The UI itself looks a little strange with the address and Bing search bar not reaching the full width of the window. It’s possible the Bing section is the Bing bar that is installed as an IE add-on as part of Windows Live Essentials and could in fact be disabled or removed. If this is the case the address bar may in fact be Chrome-esk with one location to search and directly input URL’s.. Awesome! Other than that, there’s really not a lot to go on here, smaller, cleaner metro-style icons on the top right, as well as a more prominent Back button shown in blue in the top-left.
Image credit: ZDnet
As a multi-monitor user or Chrome, its killer feature is the ability to drag tabs into their own window and view 2 sites, side-by-side.

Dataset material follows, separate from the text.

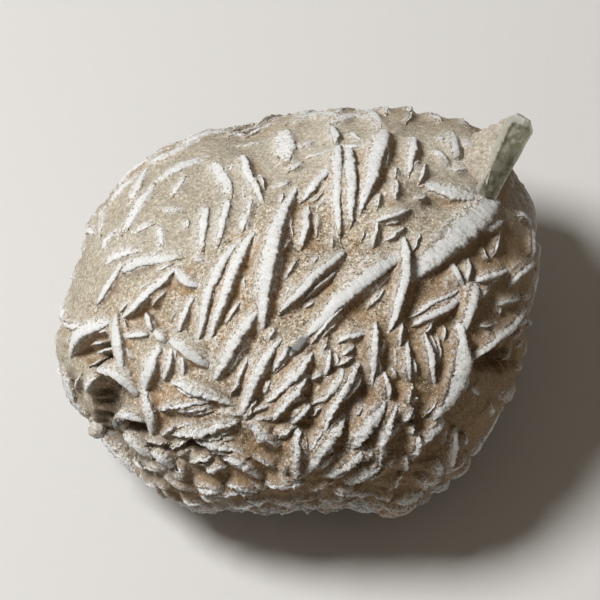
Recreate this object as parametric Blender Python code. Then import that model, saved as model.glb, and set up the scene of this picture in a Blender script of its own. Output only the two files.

If this doesn’t make it into IE9, there’ll be a lot of upset developers who’ll likely stick with Chrome even if IE9 wins the speed race. That feature is that important. Even on single screen setups running Windows 7, it works great with aero-snap and with more of our lives being online, this will become an increasingly common use-case.
This week at Tech.Ed 2010 presenters are still using platform preview 4 of IE9 despite the beta release only being a little over 2 weeks away. It seems even Microsoft developers have to wait for September 15th to get the bits.
Performance benchmarks show IE9 performing very well in comparison to other browsers and in some case leaping ahead. The problem is that without a UI wrapped around the shell, the question remains as to wether speed gains will be reduced by the final build.